• [TASK REQUIREMENTS]:
Reproduce exactly the lines from the line with "Object.entries(ears).forEach(([name, ear]) =>" through the line with "before = set(bpy.data.objects)", both included, and no other lines.
-------- MATERIAL TO PROCESS
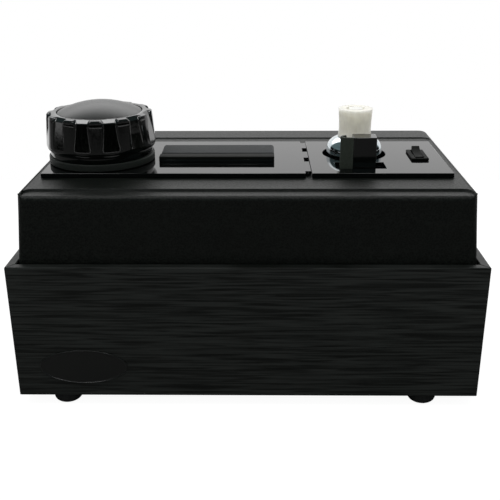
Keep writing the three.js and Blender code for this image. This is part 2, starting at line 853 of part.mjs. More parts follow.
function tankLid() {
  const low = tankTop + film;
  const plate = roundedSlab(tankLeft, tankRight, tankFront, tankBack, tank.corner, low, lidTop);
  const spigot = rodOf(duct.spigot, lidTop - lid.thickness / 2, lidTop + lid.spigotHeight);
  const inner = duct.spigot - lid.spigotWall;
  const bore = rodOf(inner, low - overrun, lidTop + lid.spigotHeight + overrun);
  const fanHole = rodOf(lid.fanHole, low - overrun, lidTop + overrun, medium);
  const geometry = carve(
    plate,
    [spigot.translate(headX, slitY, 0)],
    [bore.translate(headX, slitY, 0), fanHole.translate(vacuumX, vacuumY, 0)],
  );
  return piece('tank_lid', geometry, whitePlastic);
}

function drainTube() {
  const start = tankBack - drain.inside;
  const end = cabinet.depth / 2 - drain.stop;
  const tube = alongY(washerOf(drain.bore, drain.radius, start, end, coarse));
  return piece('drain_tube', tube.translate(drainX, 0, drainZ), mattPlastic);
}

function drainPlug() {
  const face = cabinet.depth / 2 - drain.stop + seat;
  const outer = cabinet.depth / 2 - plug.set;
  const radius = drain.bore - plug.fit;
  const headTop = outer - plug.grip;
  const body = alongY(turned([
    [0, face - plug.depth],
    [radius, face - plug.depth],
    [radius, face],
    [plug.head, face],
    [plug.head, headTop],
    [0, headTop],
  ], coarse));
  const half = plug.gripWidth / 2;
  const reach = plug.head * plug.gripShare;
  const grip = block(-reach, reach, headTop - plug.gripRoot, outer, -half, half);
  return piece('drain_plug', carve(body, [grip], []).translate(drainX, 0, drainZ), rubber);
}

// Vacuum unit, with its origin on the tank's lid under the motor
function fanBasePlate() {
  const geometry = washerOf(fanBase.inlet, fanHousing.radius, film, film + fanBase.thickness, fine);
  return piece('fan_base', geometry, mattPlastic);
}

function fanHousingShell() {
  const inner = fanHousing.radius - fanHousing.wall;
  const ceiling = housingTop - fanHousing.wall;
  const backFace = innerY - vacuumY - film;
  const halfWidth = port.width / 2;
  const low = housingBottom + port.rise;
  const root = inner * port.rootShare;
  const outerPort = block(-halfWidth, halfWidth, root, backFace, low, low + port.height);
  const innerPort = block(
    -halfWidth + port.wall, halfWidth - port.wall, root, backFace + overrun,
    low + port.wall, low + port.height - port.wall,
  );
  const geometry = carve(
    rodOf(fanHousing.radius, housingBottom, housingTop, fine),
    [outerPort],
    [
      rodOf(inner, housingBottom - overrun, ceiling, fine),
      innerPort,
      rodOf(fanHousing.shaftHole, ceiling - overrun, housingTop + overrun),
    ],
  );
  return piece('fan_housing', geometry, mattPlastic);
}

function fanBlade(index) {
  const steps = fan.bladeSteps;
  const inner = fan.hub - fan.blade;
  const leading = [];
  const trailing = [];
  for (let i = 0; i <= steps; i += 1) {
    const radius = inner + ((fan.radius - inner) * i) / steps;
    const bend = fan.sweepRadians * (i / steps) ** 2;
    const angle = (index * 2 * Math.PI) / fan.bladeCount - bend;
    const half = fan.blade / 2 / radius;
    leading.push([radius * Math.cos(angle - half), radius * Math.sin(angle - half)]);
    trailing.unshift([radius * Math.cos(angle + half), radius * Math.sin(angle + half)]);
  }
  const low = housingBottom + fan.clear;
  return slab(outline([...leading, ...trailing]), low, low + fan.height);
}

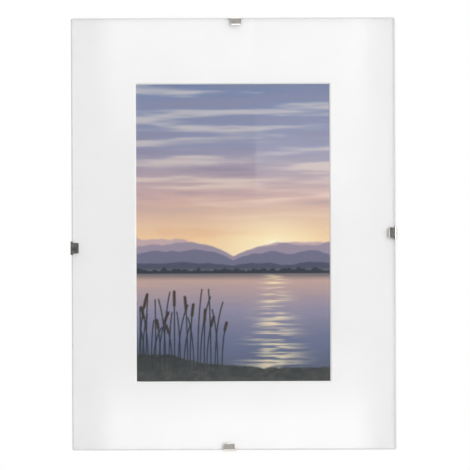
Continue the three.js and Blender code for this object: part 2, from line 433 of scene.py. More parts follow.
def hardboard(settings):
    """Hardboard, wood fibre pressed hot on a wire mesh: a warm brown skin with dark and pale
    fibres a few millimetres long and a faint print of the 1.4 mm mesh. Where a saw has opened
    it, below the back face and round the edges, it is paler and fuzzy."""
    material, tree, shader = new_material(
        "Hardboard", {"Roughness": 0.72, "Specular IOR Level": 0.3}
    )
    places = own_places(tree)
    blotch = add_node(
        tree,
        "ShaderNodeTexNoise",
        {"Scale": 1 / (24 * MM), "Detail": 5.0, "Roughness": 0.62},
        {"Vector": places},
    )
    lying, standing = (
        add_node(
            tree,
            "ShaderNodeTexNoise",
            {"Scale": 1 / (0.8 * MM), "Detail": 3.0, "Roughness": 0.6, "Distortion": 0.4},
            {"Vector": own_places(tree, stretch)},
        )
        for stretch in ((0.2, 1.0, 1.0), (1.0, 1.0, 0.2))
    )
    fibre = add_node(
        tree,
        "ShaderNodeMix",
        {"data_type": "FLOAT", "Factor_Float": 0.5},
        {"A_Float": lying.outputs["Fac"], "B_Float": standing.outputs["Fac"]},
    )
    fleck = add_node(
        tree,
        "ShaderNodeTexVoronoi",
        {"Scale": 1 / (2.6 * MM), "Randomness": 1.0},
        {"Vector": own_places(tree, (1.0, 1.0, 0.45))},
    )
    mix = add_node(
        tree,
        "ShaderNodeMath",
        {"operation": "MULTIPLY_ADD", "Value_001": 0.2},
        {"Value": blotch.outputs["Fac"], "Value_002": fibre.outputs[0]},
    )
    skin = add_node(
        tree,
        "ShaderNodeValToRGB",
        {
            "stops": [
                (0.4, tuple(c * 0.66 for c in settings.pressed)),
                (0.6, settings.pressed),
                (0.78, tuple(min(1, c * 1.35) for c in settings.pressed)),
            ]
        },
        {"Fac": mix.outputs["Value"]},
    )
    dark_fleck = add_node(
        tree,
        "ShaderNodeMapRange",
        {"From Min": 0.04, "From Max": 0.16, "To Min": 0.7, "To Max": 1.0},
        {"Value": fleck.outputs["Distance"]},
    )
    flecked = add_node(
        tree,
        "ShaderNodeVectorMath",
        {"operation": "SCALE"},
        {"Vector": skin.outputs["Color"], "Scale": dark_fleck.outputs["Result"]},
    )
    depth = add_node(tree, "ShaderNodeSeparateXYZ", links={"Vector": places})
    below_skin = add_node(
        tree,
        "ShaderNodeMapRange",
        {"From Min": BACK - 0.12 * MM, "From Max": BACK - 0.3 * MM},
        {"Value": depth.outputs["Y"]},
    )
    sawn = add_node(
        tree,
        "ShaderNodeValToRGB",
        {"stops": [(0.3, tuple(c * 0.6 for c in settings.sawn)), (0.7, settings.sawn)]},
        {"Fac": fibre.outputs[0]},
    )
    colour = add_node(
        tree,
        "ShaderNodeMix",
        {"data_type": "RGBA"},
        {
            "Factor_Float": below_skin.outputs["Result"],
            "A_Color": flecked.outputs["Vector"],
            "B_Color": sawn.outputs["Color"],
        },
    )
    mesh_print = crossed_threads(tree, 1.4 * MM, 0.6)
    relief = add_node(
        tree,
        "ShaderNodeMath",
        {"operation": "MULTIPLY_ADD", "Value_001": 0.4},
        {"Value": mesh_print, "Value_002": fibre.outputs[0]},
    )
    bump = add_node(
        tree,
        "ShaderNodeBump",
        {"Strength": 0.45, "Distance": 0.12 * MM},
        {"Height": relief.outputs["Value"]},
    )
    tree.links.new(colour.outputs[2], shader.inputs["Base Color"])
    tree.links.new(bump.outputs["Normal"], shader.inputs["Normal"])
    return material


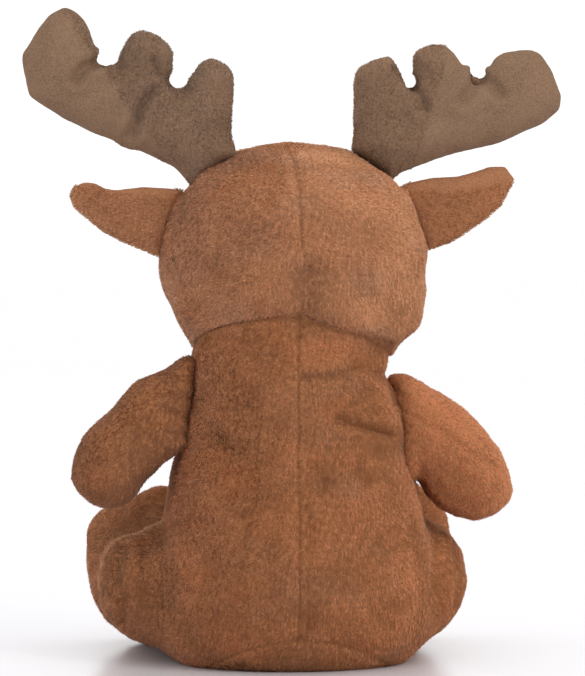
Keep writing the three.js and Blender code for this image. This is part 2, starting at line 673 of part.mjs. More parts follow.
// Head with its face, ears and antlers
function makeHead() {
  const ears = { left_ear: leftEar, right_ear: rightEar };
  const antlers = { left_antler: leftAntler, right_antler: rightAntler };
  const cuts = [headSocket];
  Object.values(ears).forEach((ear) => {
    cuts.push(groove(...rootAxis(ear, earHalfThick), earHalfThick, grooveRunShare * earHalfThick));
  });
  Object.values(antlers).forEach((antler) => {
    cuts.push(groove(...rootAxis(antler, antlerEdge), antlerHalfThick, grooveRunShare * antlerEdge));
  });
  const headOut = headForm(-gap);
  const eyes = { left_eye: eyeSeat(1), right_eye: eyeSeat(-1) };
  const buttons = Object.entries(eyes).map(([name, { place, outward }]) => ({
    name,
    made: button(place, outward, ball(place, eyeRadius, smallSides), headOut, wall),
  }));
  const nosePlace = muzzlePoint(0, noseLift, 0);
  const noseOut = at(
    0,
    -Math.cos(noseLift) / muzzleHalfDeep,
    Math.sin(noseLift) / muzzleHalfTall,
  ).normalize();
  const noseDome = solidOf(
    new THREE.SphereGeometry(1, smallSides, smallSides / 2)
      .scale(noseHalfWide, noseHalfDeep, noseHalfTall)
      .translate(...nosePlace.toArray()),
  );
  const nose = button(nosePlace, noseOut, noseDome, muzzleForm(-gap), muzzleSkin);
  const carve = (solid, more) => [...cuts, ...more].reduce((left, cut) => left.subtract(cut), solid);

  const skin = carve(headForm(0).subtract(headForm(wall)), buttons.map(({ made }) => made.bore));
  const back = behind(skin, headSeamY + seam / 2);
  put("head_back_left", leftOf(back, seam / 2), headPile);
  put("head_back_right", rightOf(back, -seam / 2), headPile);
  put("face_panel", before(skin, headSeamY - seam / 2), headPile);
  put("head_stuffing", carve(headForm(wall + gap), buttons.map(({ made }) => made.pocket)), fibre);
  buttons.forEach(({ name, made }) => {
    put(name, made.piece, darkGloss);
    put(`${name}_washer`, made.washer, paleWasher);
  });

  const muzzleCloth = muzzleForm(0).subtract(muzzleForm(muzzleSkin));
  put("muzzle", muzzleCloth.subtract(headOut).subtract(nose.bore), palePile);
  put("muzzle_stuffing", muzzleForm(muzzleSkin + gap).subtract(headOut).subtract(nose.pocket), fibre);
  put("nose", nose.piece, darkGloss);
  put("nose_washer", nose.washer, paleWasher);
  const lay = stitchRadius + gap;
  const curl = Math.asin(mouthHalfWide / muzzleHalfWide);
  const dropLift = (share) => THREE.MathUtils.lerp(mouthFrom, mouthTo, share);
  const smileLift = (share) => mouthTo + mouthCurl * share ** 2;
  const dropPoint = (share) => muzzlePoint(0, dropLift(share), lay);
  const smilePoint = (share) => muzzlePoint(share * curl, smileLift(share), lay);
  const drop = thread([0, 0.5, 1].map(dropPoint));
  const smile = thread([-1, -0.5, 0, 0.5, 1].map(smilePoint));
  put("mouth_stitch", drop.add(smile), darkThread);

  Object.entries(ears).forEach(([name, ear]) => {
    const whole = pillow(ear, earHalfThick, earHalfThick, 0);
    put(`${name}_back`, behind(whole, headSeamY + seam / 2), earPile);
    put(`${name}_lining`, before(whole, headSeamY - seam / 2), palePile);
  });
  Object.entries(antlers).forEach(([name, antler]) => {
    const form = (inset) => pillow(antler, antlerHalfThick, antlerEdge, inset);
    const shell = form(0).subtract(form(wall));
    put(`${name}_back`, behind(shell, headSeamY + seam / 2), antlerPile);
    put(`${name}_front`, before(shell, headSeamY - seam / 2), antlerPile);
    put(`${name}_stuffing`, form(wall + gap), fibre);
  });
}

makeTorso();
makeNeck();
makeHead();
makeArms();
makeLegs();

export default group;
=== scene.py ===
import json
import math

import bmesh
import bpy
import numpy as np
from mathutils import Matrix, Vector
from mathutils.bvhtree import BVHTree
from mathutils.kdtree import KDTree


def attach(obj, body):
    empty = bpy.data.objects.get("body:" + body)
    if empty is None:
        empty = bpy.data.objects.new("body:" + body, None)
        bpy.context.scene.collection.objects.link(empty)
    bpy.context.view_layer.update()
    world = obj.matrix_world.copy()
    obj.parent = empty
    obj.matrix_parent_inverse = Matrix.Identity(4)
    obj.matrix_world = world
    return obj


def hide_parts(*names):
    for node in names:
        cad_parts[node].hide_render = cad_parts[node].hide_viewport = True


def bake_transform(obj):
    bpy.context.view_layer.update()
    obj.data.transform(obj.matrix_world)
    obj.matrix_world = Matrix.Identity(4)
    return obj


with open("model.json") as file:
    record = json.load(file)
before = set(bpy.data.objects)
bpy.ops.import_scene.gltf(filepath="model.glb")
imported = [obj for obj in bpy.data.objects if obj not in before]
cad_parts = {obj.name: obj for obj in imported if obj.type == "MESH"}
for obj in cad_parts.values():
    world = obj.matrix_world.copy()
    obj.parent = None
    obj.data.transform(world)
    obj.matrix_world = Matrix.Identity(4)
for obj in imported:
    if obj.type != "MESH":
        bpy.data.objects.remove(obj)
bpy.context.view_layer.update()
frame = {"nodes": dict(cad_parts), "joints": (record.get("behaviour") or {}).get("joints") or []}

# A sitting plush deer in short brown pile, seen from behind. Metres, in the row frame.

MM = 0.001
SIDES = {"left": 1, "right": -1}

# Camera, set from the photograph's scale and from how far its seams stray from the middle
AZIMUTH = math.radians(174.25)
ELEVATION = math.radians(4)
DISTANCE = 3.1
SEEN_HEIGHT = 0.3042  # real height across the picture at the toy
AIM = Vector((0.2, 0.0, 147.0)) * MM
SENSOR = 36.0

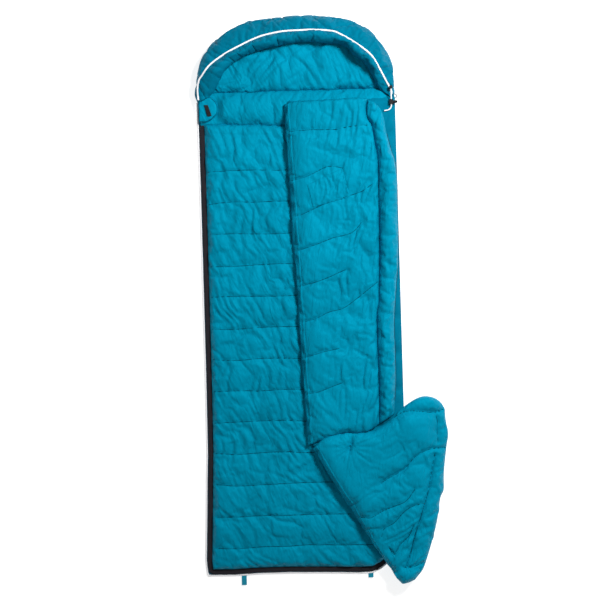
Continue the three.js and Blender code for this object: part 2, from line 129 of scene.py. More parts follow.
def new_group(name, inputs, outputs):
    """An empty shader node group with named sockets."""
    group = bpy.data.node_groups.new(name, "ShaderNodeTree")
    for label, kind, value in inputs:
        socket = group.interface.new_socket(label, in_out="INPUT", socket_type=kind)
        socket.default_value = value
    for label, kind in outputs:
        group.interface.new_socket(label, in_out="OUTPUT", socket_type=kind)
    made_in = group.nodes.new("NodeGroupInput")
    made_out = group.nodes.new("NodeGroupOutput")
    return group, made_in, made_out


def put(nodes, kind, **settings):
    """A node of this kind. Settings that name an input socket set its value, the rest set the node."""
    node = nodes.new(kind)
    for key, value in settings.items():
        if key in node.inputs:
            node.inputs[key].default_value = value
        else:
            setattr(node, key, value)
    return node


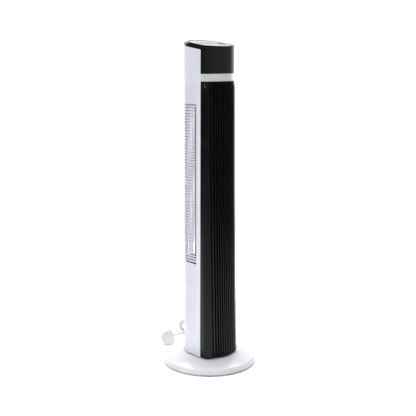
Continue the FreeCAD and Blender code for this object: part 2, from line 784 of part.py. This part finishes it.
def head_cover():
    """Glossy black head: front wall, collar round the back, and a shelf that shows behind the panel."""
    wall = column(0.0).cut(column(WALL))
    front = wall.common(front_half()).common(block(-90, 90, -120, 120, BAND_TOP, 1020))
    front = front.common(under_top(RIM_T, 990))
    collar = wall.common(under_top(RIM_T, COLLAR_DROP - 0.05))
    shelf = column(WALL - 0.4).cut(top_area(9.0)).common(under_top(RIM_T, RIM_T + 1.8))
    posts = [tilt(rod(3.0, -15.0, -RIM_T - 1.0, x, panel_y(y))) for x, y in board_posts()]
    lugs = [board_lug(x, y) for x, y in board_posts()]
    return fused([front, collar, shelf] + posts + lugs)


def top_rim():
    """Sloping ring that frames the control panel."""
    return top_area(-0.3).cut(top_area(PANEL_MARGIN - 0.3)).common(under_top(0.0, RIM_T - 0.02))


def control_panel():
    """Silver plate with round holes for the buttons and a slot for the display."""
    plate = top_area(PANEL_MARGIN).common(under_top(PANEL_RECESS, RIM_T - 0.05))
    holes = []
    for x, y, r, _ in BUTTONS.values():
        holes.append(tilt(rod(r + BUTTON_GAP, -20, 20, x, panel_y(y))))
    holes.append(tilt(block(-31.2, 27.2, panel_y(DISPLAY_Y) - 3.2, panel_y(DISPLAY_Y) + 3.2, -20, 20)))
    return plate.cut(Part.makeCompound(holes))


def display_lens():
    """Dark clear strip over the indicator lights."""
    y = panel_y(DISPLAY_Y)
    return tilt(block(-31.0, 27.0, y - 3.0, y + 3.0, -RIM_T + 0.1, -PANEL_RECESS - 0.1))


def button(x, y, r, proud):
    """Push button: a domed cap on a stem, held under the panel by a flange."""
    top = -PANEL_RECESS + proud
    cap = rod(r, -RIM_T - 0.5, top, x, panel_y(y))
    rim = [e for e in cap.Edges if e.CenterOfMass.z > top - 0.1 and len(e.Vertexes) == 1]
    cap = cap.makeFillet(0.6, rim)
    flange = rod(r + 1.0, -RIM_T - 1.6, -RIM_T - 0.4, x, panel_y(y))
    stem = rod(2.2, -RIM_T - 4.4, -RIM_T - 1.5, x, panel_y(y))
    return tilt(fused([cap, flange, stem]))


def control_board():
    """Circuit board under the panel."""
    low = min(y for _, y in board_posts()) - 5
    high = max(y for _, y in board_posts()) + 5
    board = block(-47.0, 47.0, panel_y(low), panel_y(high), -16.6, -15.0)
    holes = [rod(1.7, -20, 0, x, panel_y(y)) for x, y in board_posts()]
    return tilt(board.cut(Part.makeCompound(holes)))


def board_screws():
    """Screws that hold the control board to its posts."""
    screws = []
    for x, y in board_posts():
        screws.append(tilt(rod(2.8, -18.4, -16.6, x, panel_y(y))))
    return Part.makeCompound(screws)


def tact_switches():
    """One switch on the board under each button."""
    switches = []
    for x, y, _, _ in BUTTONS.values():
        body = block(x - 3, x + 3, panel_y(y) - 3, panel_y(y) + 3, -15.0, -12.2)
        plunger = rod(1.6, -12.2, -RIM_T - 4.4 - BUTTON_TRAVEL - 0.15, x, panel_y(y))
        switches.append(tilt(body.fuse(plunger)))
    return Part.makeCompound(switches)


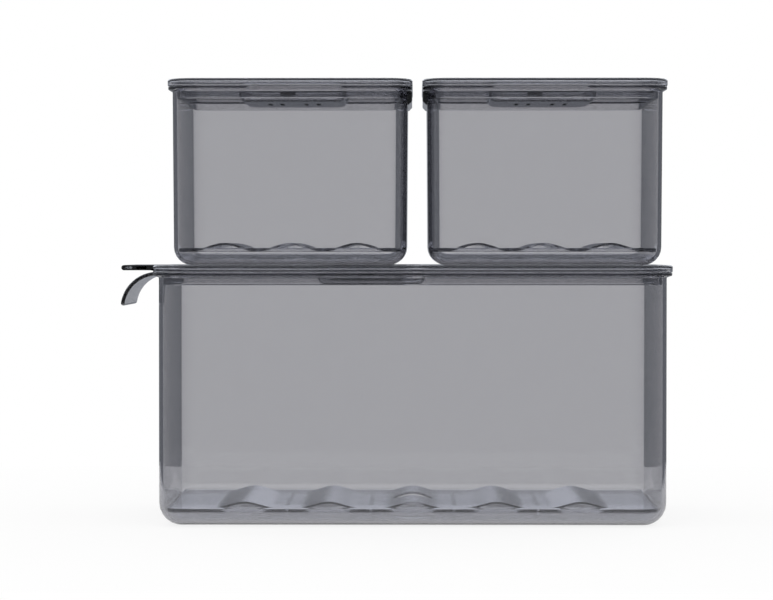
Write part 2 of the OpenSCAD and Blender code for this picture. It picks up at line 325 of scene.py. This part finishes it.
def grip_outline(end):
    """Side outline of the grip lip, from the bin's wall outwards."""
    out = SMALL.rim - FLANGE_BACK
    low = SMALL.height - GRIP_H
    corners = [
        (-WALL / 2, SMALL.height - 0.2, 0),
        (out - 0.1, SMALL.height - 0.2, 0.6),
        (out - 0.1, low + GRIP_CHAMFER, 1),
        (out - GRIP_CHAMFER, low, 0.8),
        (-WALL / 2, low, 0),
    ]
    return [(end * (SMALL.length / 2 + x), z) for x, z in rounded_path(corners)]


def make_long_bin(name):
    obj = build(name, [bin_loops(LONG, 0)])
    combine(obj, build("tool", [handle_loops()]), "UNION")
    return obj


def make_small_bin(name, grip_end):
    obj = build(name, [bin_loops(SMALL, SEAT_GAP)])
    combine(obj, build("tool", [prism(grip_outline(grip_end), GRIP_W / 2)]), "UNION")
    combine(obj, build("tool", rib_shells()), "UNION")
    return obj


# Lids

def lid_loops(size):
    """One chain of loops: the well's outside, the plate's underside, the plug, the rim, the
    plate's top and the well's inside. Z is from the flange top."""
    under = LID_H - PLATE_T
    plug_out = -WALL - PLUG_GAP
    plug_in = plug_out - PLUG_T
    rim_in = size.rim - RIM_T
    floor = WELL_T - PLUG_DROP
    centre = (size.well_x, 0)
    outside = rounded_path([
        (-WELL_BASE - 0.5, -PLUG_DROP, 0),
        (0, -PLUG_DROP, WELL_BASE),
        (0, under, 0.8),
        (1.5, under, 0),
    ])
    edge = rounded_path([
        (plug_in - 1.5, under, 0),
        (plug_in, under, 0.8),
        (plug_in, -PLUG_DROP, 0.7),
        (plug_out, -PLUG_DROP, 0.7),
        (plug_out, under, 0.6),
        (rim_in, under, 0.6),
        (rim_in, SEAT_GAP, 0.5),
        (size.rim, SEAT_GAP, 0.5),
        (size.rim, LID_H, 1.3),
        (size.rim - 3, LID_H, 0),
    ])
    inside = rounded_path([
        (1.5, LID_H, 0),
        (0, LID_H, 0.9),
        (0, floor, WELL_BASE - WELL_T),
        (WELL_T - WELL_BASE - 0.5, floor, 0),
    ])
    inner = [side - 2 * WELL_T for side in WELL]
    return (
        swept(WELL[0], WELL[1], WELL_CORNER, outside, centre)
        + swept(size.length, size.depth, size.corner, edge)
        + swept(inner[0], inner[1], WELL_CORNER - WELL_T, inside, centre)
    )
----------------
• [TASK ANSWER]:
  Object.entries(ears).forEach(([name, ear]) => {
    const whole = pillow(ear, earHalfThick, earHalfThick, 0);
    put(`${name}_back`, behind(whole, headSeamY + seam / 2), earPile);
    put(`${name}_lining`, before(whole, headSeamY - seam / 2), palePile);
  });
  Object.entries(antlers).forEach(([name, antler]) => {
    const form = (inset) => pillow(antler, antlerHalfThick, antlerEdge, inset);
    const shell = form(0).subtract(form(wall));
    put(`${name}_back`, behind(shell, headSeamY + seam / 2), antlerPile);
    put(`${name}_front`, before(shell, headSeamY - seam / 2), antlerPile);
    put(`${name}_stuffing`, form(wall + gap), fibre);
  });
}

makeTorso();
makeNeck();
makeHead();
makeArms();
makeLegs();

export default group;
=== scene.py ===
import json
import math

import bmesh
import bpy
import numpy as np
from mathutils import Matrix, Vector
from mathutils.bvhtree import BVHTree
from mathutils.kdtree import KDTree


def attach(obj, body):
    empty = bpy.data.objects.get("body:" + body)
    if empty is None:
        empty = bpy.data.objects.new("body:" + body, None)
        bpy.context.scene.collection.objects.link(empty)
    bpy.context.view_layer.update()
    world = obj.matrix_world.copy()
    obj.parent = empty
    obj.matrix_parent_inverse = Matrix.Identity(4)
    obj.matrix_world = world
    return obj


def hide_parts(*names):
    for node in names:
        cad_parts[node].hide_render = cad_parts[node].hide_viewport = True


def bake_transform(obj):
    bpy.context.view_layer.update()
    obj.data.transform(obj.matrix_world)
    obj.matrix_world = Matrix.Identity(4)
    return obj


with open("model.json") as file:
    record = json.load(file)
before = set(bpy.data.objects)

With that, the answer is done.